Exercise directions:
Single out each line with the word "that" and copy it.

*** Rows

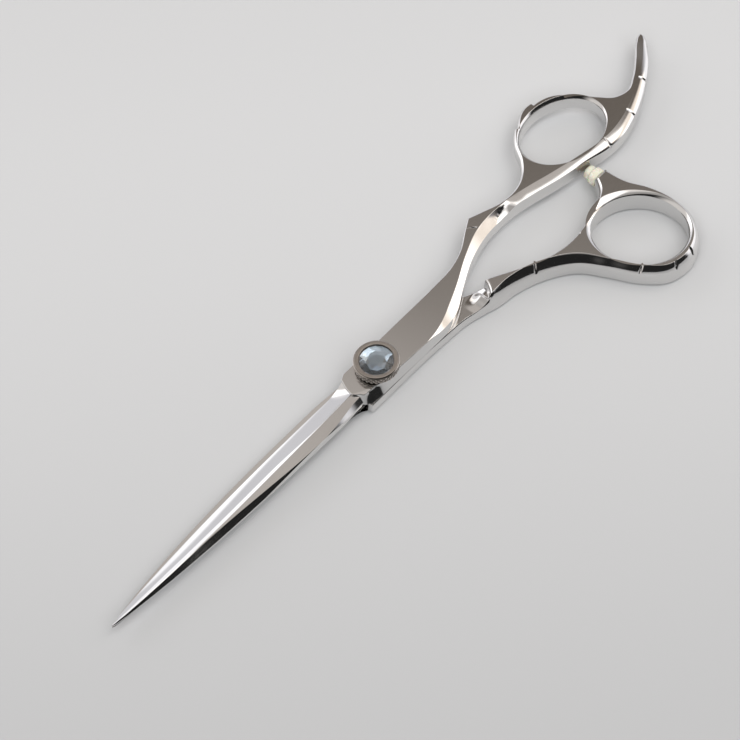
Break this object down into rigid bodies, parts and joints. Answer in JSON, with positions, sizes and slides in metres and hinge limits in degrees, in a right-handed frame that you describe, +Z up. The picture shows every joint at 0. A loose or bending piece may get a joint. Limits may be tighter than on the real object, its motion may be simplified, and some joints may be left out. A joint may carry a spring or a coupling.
{
  "type": "hair cutting shears",
  "caption": "Polished hair cutting shears with an offset thumb ring, a finger rest, a ball-bearing pivot, a click tension dial set with a stone, and a silicone stop.",
  "frame": {"origin": "pivot axis, in the flat underside of the pivot bolt's head, which is the plane the shears lie on", "axes": "+X along the closed blades to their tips, +Z up along the pivot axis to the dial, +Y to the thumb ring's side"},
  "size_m": [0.1797, 0.0519, 0.0092],
  "materials": {
    "polished_steel": "mirror-polished stainless steel",
    "hardened_steel": "ground and hardened steel",
    "turned_steel": "turned and knurled stainless steel",
    "bearing_bronze": "sintered bronze",
    "cage_brass": "stamped brass",
    "white_ptfe": "skived white PTFE",
    "clear_silicone": "slightly yellowed clear silicone",
    "mirror_foil": "silvered foil back",
    "pale_blue_crystal": "cut and polished pale blue glass"
  },
  "bodies": {
    "thumb_side": {"thumb_half": "polished_steel", "bumper": "clear_silicone", "pivot_bolt": "hardened_steel", "blade_washer": "white_ptfe", "upper_race": "hardened_steel", "wave_spring": "hardened_steel"},
    "finger_side": {"finger_half": "polished_steel", "pivot_bush": "bearing_bronze", "lower_race": "hardened_steel"},
    "bearing": {"bearing_cage": "cage_brass", "bearing_ball_01": "hardened_steel", "bearing_ball_02": "hardened_steel", "bearing_ball_03": "hardened_steel", "bearing_ball_04": "hardened_steel", "bearing_ball_05": "hardened_steel", "bearing_ball_06": "hardened_steel", "bearing_ball_07": "hardened_steel", "bearing_ball_08": "hardened_steel", "bearing_ball_09": "hardened_steel", "bearing_ball_10": "hardened_steel"},
    "click_plate": {"click_washer": "hardened_steel"},
    "dial": {"tension_dial": "turned_steel", "stone_foil": "mirror_foil", "stone": "pale_blue_crystal"}
  },
  "joints": [
    {"name": "blade_pivot", "type": "hinge", "parent": "thumb_side", "child": "finger_side", "pos_m": [0, 0, 0.0033], "axis": [0, 0, 1], "range_deg": [0, 90]},
    {"name": "bearing_turn", "type": "hinge", "parent": "thumb_side", "child": "bearing", "pos_m": [0, 0, 0.0055], "axis": [0, 0, 1], "range_deg": [0, 45]},
    {"name": "tension_slide", "type": "slide", "parent": "thumb_side", "child": "click_plate", "axis": [0, 0, 1], "range_m": [-0.0000583, 0.000175], "deforming": ["wave_spring"]},
    {"name": "dial_turn", "type": "hinge", "parent": "click_plate", "child": "dial", "pos_m": [0, 0, 0.0075], "axis": [0, 0, 1], "range_deg": [-60, 180]}
  ],
  "couplings": [
    {"joint": "bearing_turn", "follows": "blade_pivot", "ratio": 0.5},
    {"joint": "dial_turn", "follows": "tension_slide", "rad_per_m": 17952}
  ]
}
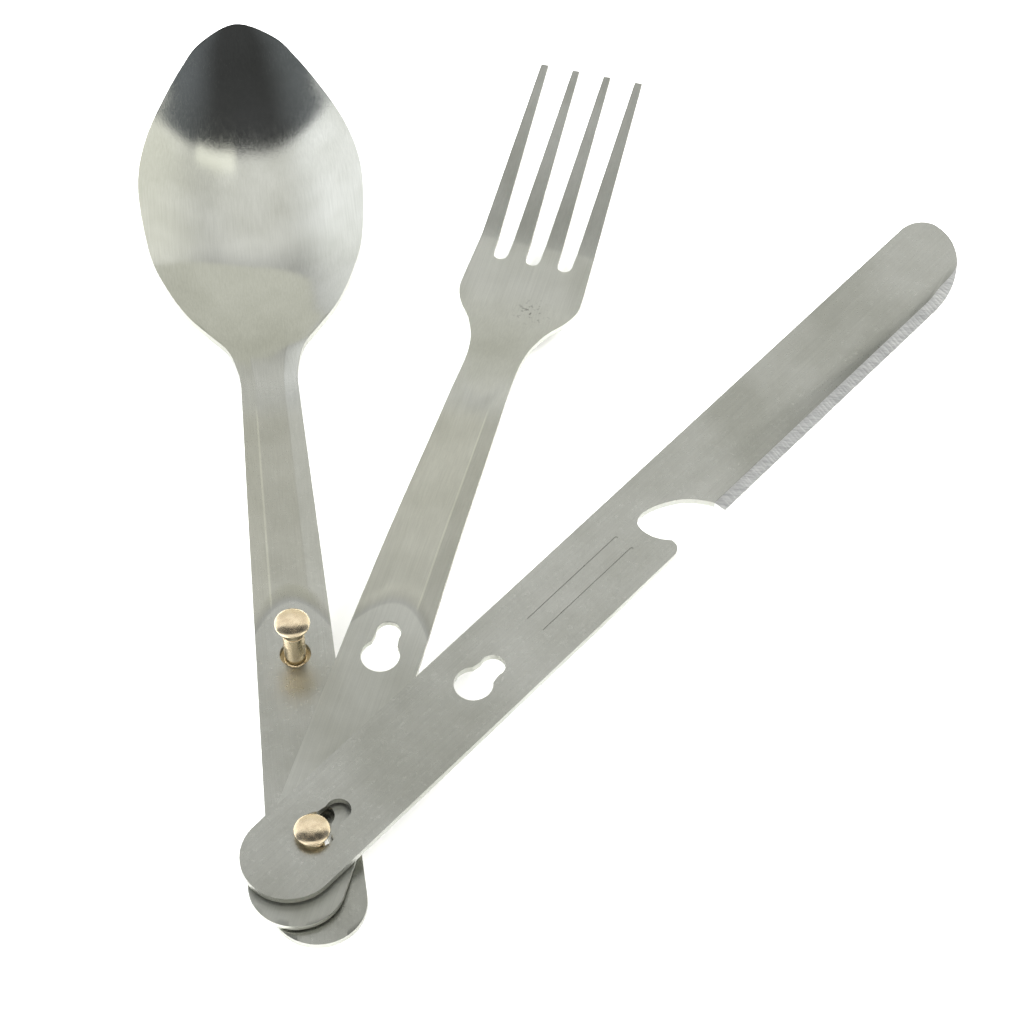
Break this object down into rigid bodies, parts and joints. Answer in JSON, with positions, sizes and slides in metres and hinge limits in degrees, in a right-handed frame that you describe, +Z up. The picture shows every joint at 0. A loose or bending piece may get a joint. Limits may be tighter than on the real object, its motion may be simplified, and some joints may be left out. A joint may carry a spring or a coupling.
{
  "type": "clip-together cutlery set",
  "caption": "Flat stamped-steel camping spoon, fork and knife fanned out on a loose brass rivet, with keyhole slots that clip onto a second rivet and a bottle-opener notch in the knife.",
  "frame": {"origin": "centre of the flat underside of the pivot rivet's lower head, on the pivot axis", "axes": "+Y along the spoon towards the tip of its bowl, +Z up along the rivets, away from the plates' undersides"},
  "size_m": [0.1445, 0.2, 0.0193],
  "materials": {
    "satin_steel": "satin rolled stainless steel",
    "brass": "polished pale brass"
  },
  "bodies": {
    "spoon": {"spoon": "satin_steel"},
    "pivot_post": {"pivot_rivet_post": "brass"},
    "fork": {"fork": "satin_steel"},
    "pivot_cap": {"pivot_rivet_cap": "brass"},
    "knife": {"knife": "satin_steel"},
    "latch_rivet": {"latch_rivet_post": "brass", "latch_rivet_cap": "brass"}
  },
  "joints": [
    {"name": "fork_swing", "type": "hinge", "parent": "spoon", "child": "pivot_post", "pos_m": [0, 0, 0], "axis": [0, 0, -1], "range_deg": [-6.5, 321.9]},
    {"name": "fork_keyhole_slide", "type": "slide", "parent": "pivot_post", "child": "fork", "axis": [0.3795, 0.9252, 0], "range_m": [-0.00465, 0.0015]},
    {"name": "knife_swing", "type": "hinge", "parent": "spoon", "child": "pivot_cap", "pos_m": [0, 0, 0], "axis": [0, 0, -1], "range_deg": [-30.9, 294.1]},
    {"name": "knife_keyhole_slide", "type": "slide", "parent": "pivot_cap", "child": "knife", "axis": [0.7478, 0.6639, 0], "range_m": [-0.00605, 0.0001]},
    {"name": "latch_rivet_float", "type": "slide", "parent": "spoon", "child": "latch_rivet", "axis": [0, 0, 1], "range_m": [-0.0085, 0]}
  ]
}
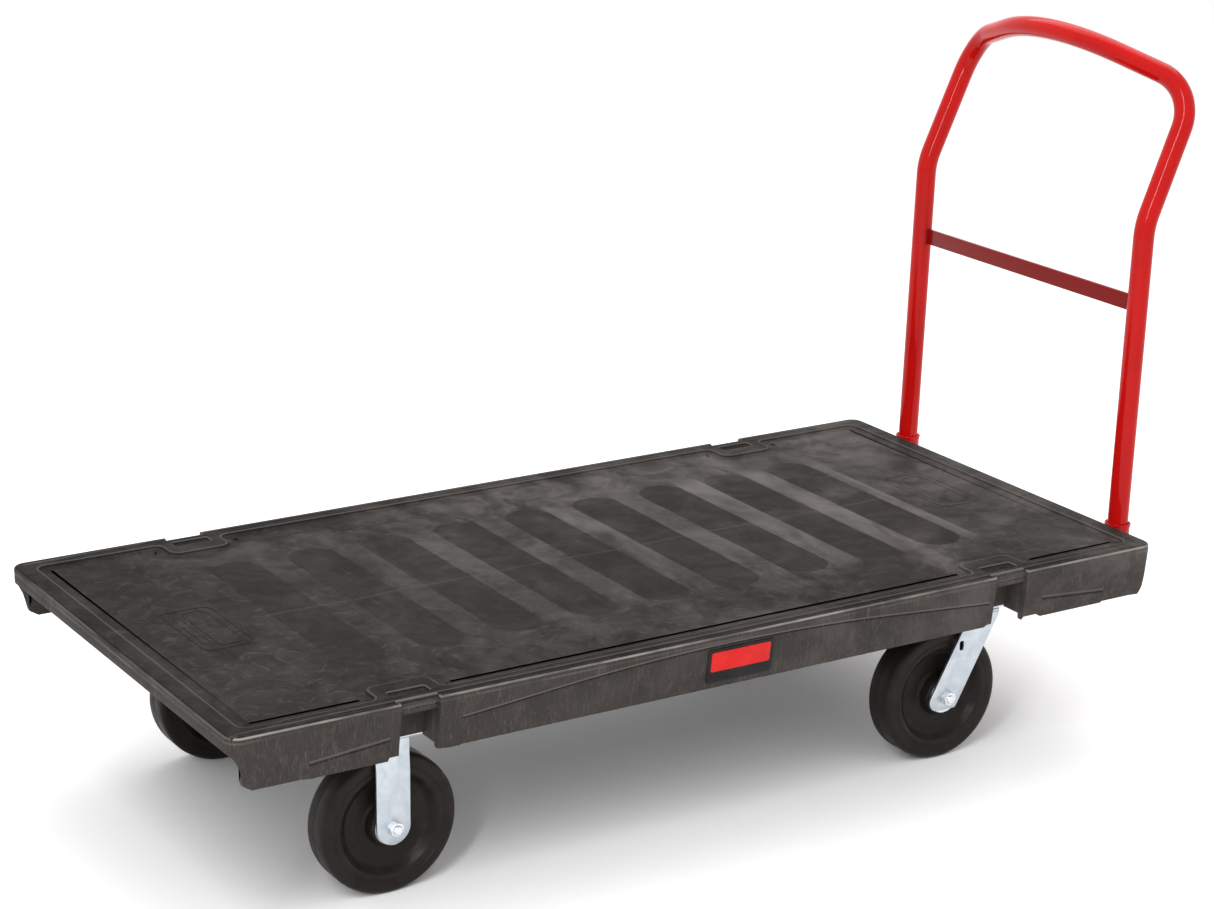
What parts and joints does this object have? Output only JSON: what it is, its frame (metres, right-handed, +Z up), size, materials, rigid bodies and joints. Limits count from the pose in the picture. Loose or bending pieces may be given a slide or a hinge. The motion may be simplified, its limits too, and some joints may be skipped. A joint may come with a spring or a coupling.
{
  "type": "platform cart",
  "caption": "Flat platform truck: moulded deck with skirts and tie-down slots, lift-out tube handle with crossbar, fixed casters at one end and swivel casters at the handle end.",
  "frame": {"origin": "on the floor, under the middle of the box that holds deck and handle", "axes": "+X along the deck towards the handle, +Y across the deck, +Z up"},
  "size_m": [1.6578, 0.762, 1.0472],
  "materials": {
    "deck_plastic": "swirl-marbled structural foam, satin",
    "channel_steel": "black-coated rolled steel",
    "plate_black": "smooth black",
    "inlay_red": "plain red",
    "red_paint": "glossy red powder coat",
    "insert_brass": "turned",
    "zinc_plate": "bright zinc plating over pressed steel",
    "wheel_resin": "dark brown-black moulded, semi-gloss",
    "seal_rubber": "moulded",
    "bearing_steel": "ground and hardened",
    "bolt_zinc": "bright zinc plating"
  },
  "bodies": {
    "deck_frame": {"deck": "deck_plastic", "channel_left": "channel_steel", "channel_right": "channel_steel", "channel_screws": "bolt_zinc", "side_plate_left": "plate_black", "side_plate_right": "plate_black", "side_inlay_left": "inlay_red", "side_inlay_right": "inlay_red", "handle_socket_left": "red_paint", "handle_socket_right": "red_paint", "socket_bolts": "bolt_zinc", "caster_bolts": "bolt_zinc", "threaded_inserts": "insert_brass", "rigid_fork_left": "zinc_plate", "rigid_fork_right": "zinc_plate", "rigid_axle_left": "bolt_zinc", "rigid_axle_right": "bolt_zinc", "rigid_nut_left": "bolt_zinc", "rigid_nut_right": "bolt_zinc", "rigid_sleeve_left": "bearing_steel", "rigid_sleeve_right": "bearing_steel", "rigid_washers_left": "bolt_zinc", "rigid_washers_right": "bolt_zinc", "swivel_plate_left": "zinc_plate", "swivel_plate_right": "zinc_plate", "kingpin_left": "bearing_steel", "kingpin_right": "bearing_steel", "kingpin_nut_left": "bolt_zinc", "kingpin_nut_right": "bolt_zinc", "upper_balls_left": "bearing_steel", "upper_balls_right": "bearing_steel", "lower_balls_left": "bearing_steel", "lower_balls_right": "bearing_steel", "lower_race_left": "bearing_steel", "lower_race_right": "bearing_steel", "dust_ring_left": "seal_rubber", "dust_ring_right": "seal_rubber"},
    "handle": {"handle_tube": "red_paint", "handle_crossbar": "red_paint"},
    "front_wheel_left": {"rigid_wheel_left": "wheel_resin", "rigid_rollers_left": "bearing_steel"},
    "fork_left": {"swivel_yoke_left": "zinc_plate", "swivel_axle_left": "bolt_zinc", "swivel_nut_left": "bolt_zinc", "swivel_sleeve_left": "bearing_steel", "swivel_washers_left": "bolt_zinc"},
    "rear_wheel_left": {"swivel_wheel_left": "wheel_resin", "swivel_rollers_left": "bearing_steel"},
    "front_wheel_right": {"rigid_wheel_right": "wheel_resin", "rigid_rollers_right": "bearing_steel"},
    "fork_right": {"swivel_yoke_right": "zinc_plate", "swivel_axle_right": "bolt_zinc", "swivel_nut_right": "bolt_zinc", "swivel_sleeve_right": "bearing_steel", "swivel_washers_right": "bolt_zinc"},
    "rear_wheel_right": {"swivel_wheel_right": "wheel_resin", "swivel_rollers_right": "bearing_steel"}
  },
  "joints": [
    {"name": "handle_lift", "type": "slide", "parent": "deck_frame", "child": "handle", "axis": [0.0323, 0, 0.9995], "range_m": [0, 0.12]},
    {"name": "front_wheel_left_spin", "type": "hinge", "parent": "deck_frame", "child": "front_wheel_left", "pos_m": [-0.55686, -0.265, 0.1016], "axis": [0, 1, 0], "continuous": true},
    {"name": "fork_left_swivel", "type": "hinge", "parent": "deck_frame", "child": "fork_left", "pos_m": [0.42314, -0.265, 0.222], "axis": [0, 0, 1], "continuous": true},
    {"name": "rear_wheel_left_spin", "type": "hinge", "parent": "fork_left", "child": "rear_wheel_left", "pos_m": [0.37414, -0.265, 0.1016], "axis": [0, 1, 0], "continuous": true},
    {"name": "front_wheel_right_spin", "type": "hinge", "parent": "deck_frame", "child": "front_wheel_right", "pos_m": [-0.55686, 0.265, 0.1016], "axis": [0, 1, 0], "continuous": true},
    {"name": "fork_right_swivel", "type": "hinge", "parent": "deck_frame", "child": "fork_right", "pos_m": [0.42314, 0.265, 0.222], "axis": [0, 0, 1], "continuous": true},
    {"name": "rear_wheel_right_spin", "type": "hinge", "parent": "fork_right", "child": "rear_wheel_right", "pos_m": [0.37414, 0.265, 0.1016], "axis": [0, 1, 0], "continuous": true}
  ]
}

******

Solved problem:
Break this object down into rigid bodies, parts and joints. Answer in JSON, with positions, sizes and slides in metres and hinge limits in degrees, in a right-handed frame that you describe, +Z up. The picture shows every joint at 0. A loose or bending piece may get a joint. Limits may be tighter than on the real object, its motion may be simplified, and some joints may be left out. A joint may carry a spring or a coupling.
Break this object down into rigid bodies, parts and joints. Answer in JSON, with positions, sizes and slides in metres and hinge limits in degrees, in a right-handed frame that you describe, +Z up. The picture shows every joint at 0. A loose or bending piece may get a joint. Limits may be tighter than on the real object, its motion may be simplified, and some joints may be left out. A joint may carry a spring or a coupling.
  "caption": "Flat stamped-steel camping spoon, fork and knife fanned out on a loose brass rivet, with keyhole slots that clip onto a second rivet and a bottle-opener notch in the knife.",
  "frame": {"origin": "on the floor, under the middle of the box that holds deck and handle", "axes": "+X along the deck towards the handle, +Y across the deck, +Z up"},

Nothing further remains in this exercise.